▼

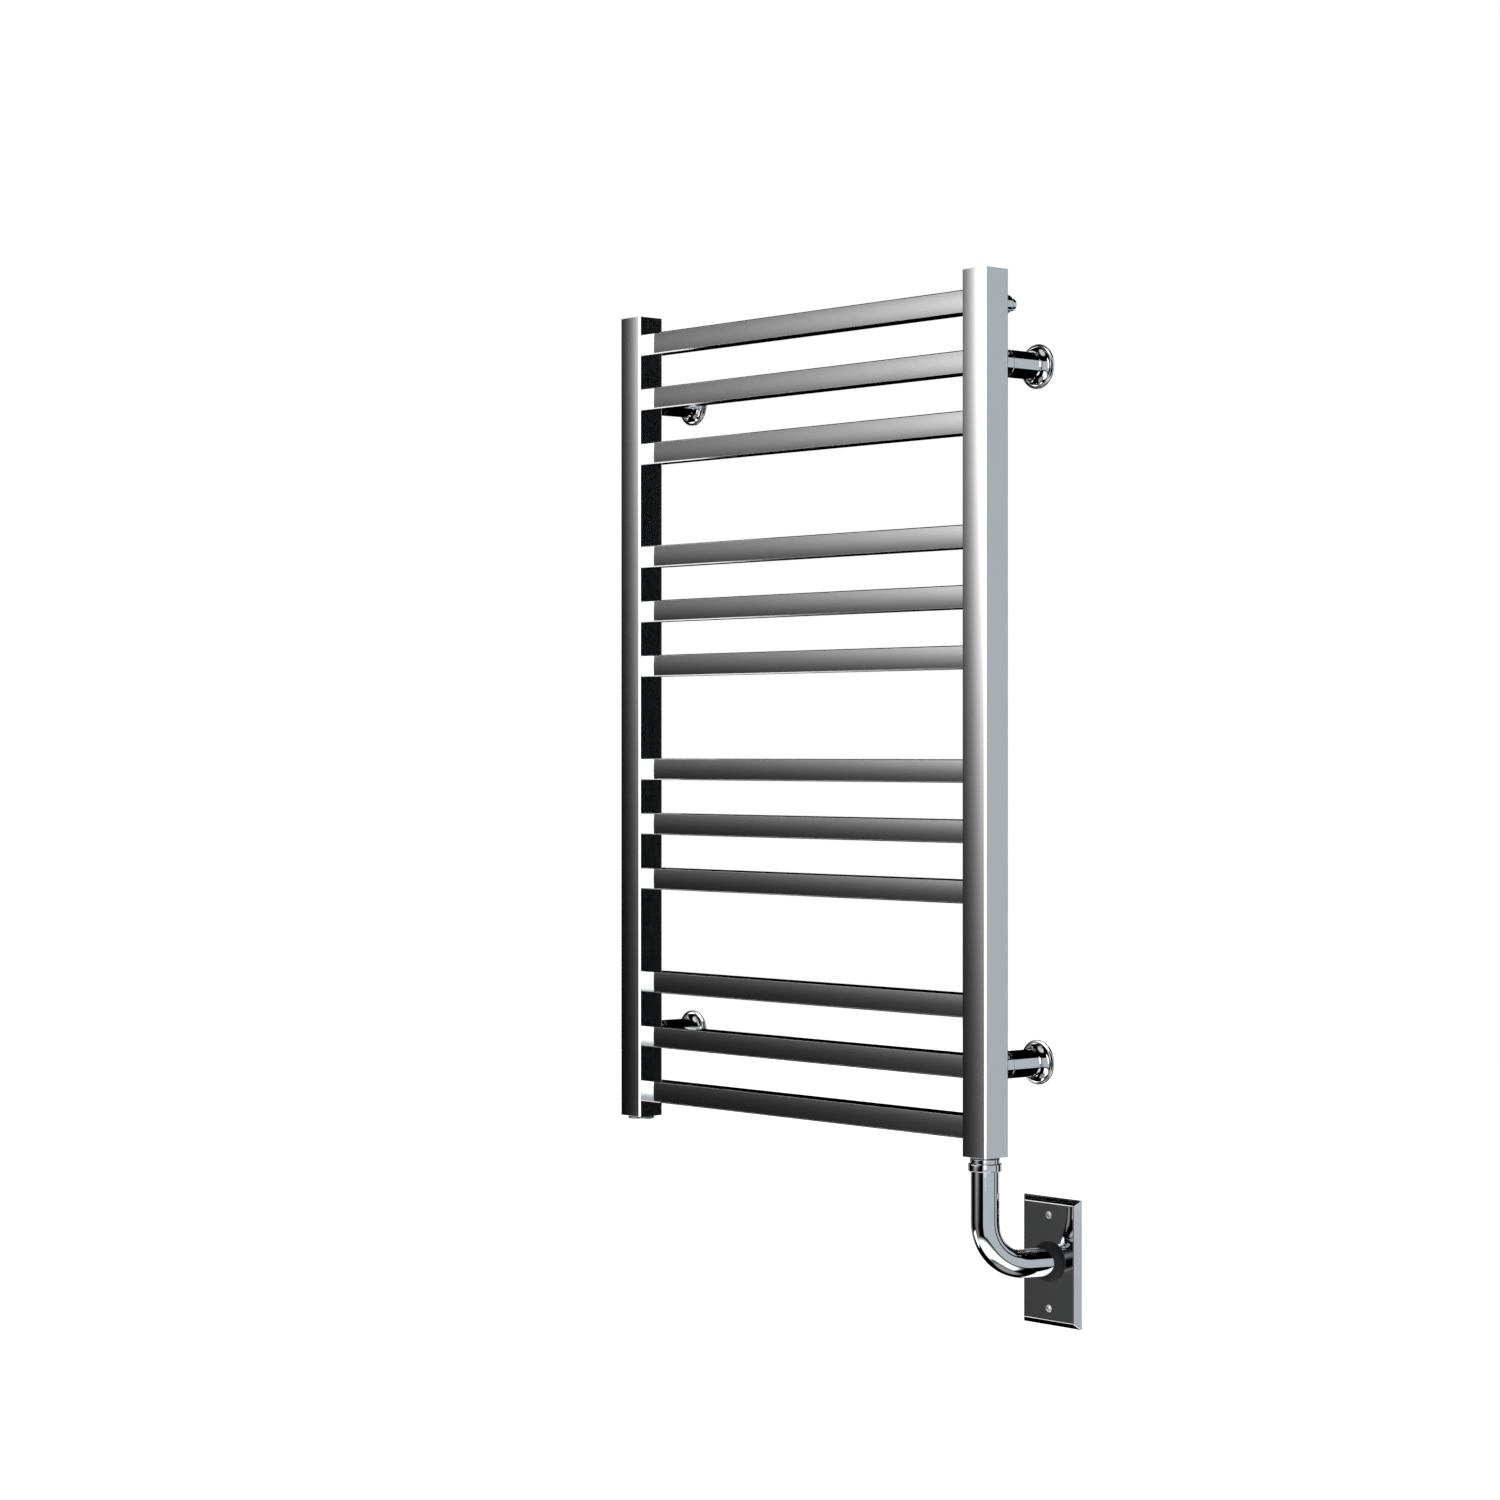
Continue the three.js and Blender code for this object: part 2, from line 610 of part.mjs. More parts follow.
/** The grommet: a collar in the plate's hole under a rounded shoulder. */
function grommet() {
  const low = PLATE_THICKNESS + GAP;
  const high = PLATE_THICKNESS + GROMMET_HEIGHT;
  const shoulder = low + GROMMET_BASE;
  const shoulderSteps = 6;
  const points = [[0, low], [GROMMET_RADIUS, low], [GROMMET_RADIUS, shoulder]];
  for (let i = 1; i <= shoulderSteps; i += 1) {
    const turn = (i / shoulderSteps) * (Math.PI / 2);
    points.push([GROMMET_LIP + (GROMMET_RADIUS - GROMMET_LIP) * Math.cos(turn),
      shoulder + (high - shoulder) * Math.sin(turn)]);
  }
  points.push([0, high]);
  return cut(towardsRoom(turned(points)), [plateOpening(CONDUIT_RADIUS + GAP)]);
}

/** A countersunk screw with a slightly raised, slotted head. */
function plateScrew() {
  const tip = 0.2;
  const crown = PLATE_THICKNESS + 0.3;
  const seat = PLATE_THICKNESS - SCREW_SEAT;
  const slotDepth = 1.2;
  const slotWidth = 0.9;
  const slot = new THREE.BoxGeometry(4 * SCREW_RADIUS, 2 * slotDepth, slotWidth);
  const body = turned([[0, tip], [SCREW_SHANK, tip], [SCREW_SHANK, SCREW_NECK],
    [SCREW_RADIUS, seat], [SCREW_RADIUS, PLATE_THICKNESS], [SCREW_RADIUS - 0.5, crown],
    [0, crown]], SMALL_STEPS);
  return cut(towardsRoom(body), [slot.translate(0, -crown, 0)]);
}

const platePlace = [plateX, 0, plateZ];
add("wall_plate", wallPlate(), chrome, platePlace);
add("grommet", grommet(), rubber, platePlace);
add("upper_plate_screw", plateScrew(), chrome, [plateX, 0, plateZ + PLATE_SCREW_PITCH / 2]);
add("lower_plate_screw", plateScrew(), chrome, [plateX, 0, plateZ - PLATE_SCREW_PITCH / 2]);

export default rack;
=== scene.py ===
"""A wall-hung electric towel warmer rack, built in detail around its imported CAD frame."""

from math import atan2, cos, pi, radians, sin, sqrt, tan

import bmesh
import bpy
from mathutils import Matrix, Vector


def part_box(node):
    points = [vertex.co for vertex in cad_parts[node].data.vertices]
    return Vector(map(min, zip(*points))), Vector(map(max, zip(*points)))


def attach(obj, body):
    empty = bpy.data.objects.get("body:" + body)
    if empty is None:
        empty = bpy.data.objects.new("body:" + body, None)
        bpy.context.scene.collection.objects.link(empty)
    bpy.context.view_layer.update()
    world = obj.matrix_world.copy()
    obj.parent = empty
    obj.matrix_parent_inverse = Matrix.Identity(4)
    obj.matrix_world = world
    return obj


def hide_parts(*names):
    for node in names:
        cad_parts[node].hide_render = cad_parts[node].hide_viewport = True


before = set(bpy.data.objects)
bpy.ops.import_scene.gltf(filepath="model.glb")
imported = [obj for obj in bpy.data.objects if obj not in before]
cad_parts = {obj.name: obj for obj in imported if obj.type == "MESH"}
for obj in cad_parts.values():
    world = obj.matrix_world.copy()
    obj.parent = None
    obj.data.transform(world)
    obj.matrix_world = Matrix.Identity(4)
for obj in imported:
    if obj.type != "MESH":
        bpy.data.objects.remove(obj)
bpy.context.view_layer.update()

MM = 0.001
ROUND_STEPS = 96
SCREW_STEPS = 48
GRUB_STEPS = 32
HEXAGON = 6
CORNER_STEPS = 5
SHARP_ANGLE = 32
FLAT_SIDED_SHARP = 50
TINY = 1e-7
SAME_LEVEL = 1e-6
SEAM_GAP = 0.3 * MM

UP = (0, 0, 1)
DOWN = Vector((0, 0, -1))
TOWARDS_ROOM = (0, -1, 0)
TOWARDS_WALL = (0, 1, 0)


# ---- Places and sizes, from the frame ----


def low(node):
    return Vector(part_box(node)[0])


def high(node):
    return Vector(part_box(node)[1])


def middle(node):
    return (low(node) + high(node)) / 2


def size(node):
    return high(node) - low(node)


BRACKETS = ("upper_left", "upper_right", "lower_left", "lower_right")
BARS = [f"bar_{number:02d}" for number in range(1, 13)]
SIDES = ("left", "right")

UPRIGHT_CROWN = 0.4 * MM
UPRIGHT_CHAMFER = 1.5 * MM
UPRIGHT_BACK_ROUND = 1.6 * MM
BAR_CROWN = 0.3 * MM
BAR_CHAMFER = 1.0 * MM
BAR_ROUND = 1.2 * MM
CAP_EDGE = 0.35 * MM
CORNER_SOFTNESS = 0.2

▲

• Instruction
Please return the data above exactly as given.

• Exercise result
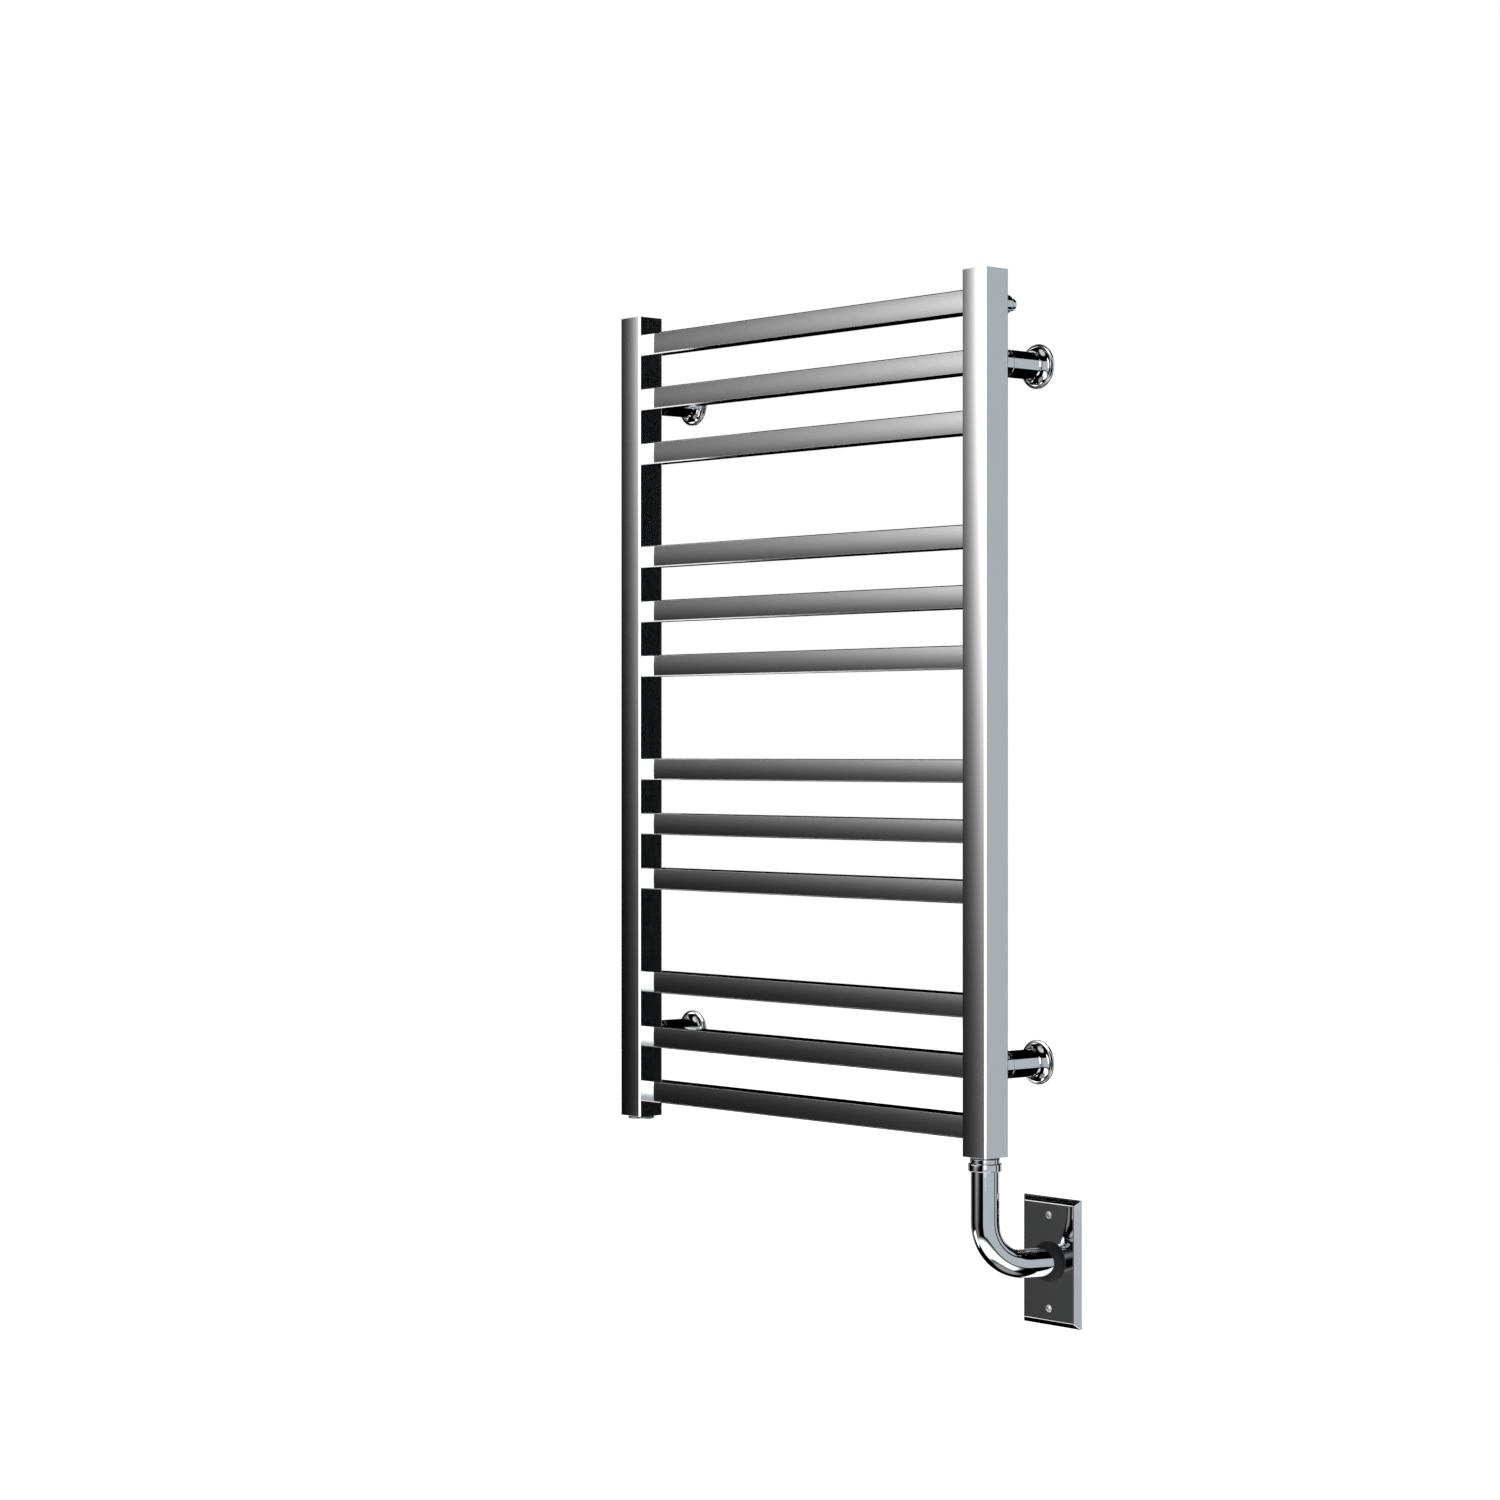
Continue the three.js and Blender code for this object: part 2, from line 610 of part.mjs. More parts follow.
/** The grommet: a collar in the plate's hole under a rounded shoulder. */
function grommet() {
  const low = PLATE_THICKNESS + GAP;
  const high = PLATE_THICKNESS + GROMMET_HEIGHT;
  const shoulder = low + GROMMET_BASE;
  const shoulderSteps = 6;
  const points = [[0, low], [GROMMET_RADIUS, low], [GROMMET_RADIUS, shoulder]];
  for (let i = 1; i <= shoulderSteps; i += 1) {
    const turn = (i / shoulderSteps) * (Math.PI / 2);
    points.push([GROMMET_LIP + (GROMMET_RADIUS - GROMMET_LIP) * Math.cos(turn),
      shoulder + (high - shoulder) * Math.sin(turn)]);
  }
  points.push([0, high]);
  return cut(towardsRoom(turned(points)), [plateOpening(CONDUIT_RADIUS + GAP)]);
}

/** A countersunk screw with a slightly raised, slotted head. */
function plateScrew() {
  const tip = 0.2;
  const crown = PLATE_THICKNESS + 0.3;
  const seat = PLATE_THICKNESS - SCREW_SEAT;
  const slotDepth = 1.2;
  const slotWidth = 0.9;
  const slot = new THREE.BoxGeometry(4 * SCREW_RADIUS, 2 * slotDepth, slotWidth);
  const body = turned([[0, tip], [SCREW_SHANK, tip], [SCREW_SHANK, SCREW_NECK],
    [SCREW_RADIUS, seat], [SCREW_RADIUS, PLATE_THICKNESS], [SCREW_RADIUS - 0.5, crown],
    [0, crown]], SMALL_STEPS);
  return cut(towardsRoom(body), [slot.translate(0, -crown, 0)]);
}

const platePlace = [plateX, 0, plateZ];
add("wall_plate", wallPlate(), chrome, platePlace);
add("grommet", grommet(), rubber, platePlace);
add("upper_plate_screw", plateScrew(), chrome, [plateX, 0, plateZ + PLATE_SCREW_PITCH / 2]);
add("lower_plate_screw", plateScrew(), chrome, [plateX, 0, plateZ - PLATE_SCREW_PITCH / 2]);

export default rack;
=== scene.py ===
"""A wall-hung electric towel warmer rack, built in detail around its imported CAD frame."""

from math import atan2, cos, pi, radians, sin, sqrt, tan

import bmesh
import bpy
from mathutils import Matrix, Vector


def part_box(node):
    points = [vertex.co for vertex in cad_parts[node].data.vertices]
    return Vector(map(min, zip(*points))), Vector(map(max, zip(*points)))


def attach(obj, body):
    empty = bpy.data.objects.get("body:" + body)
    if empty is None:
        empty = bpy.data.objects.new("body:" + body, None)
        bpy.context.scene.collection.objects.link(empty)
    bpy.context.view_layer.update()
    world = obj.matrix_world.copy()
    obj.parent = empty
    obj.matrix_parent_inverse = Matrix.Identity(4)
    obj.matrix_world = world
    return obj


def hide_parts(*names):
    for node in names:
        cad_parts[node].hide_render = cad_parts[node].hide_viewport = True


before = set(bpy.data.objects)
bpy.ops.import_scene.gltf(filepath="model.glb")
imported = [obj for obj in bpy.data.objects if obj not in before]
cad_parts = {obj.name: obj for obj in imported if obj.type == "MESH"}
for obj in cad_parts.values():
    world = obj.matrix_world.copy()
    obj.parent = None
    obj.data.transform(world)
    obj.matrix_world = Matrix.Identity(4)
for obj in imported:
    if obj.type != "MESH":
        bpy.data.objects.remove(obj)
bpy.context.view_layer.update()

MM = 0.001
ROUND_STEPS = 96
SCREW_STEPS = 48
GRUB_STEPS = 32
HEXAGON = 6
CORNER_STEPS = 5
SHARP_ANGLE = 32
FLAT_SIDED_SHARP = 50
TINY = 1e-7
SAME_LEVEL = 1e-6
SEAM_GAP = 0.3 * MM

UP = (0, 0, 1)
DOWN = Vector((0, 0, -1))
TOWARDS_ROOM = (0, -1, 0)
TOWARDS_WALL = (0, 1, 0)


# ---- Places and sizes, from the frame ----


def low(node):
    return Vector(part_box(node)[0])


def high(node):
    return Vector(part_box(node)[1])


def middle(node):
    return (low(node) + high(node)) / 2


def size(node):
    return high(node) - low(node)


BRACKETS = ("upper_left", "upper_right", "lower_left", "lower_right")
BARS = [f"bar_{number:02d}" for number in range(1, 13)]
SIDES = ("left", "right")

UPRIGHT_CROWN = 0.4 * MM
UPRIGHT_CHAMFER = 1.5 * MM
UPRIGHT_BACK_ROUND = 1.6 * MM
BAR_CROWN = 0.3 * MM
BAR_CHAMFER = 1.0 * MM
BAR_ROUND = 1.2 * MM
CAP_EDGE = 0.35 * MM
CORNER_SOFTNESS = 0.2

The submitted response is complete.